A smaller setup that you understand is better than a large template copied blindly.
Tools such as Docker, pre-commit hooks, type checkers, coverage reports, documentation generators, and release automation can be useful later.
They are not required to understand the foundation.
## What this guide is not
This is not a complete Python packaging course.
It does not start with advanced topics such as:
- publishing packages to PyPI,
- Docker,
- pre-commit hooks,
- static type checking,
- documentation generators,
- release automation.
Those topics may be added later.
The goal here is to build a clean foundation first.
## Possible future chapters
The first version of this guide focuses on the project foundation.
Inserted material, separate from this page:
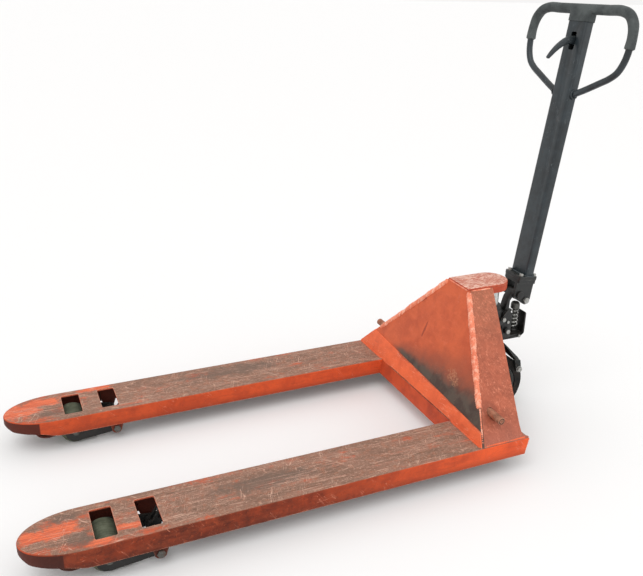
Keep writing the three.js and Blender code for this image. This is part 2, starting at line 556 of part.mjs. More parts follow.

Possible future chapters may include:
- static type checking with Pyright or mypy,
- pre-commit hooks,
- test coverage,
- Python build systems and packaging,
- building wheels and source distributions,
- publishing packages to PyPI,
- documentation sites,
- release automation,
- Docker for Python projects.
These topics are useful, but they are intentionally left out of the first path.
The goal is to understand the foundation before adding more layers.
## Current status
This repository is built step by step.
Each meaningful change should be introduced through a small branch and a pull request.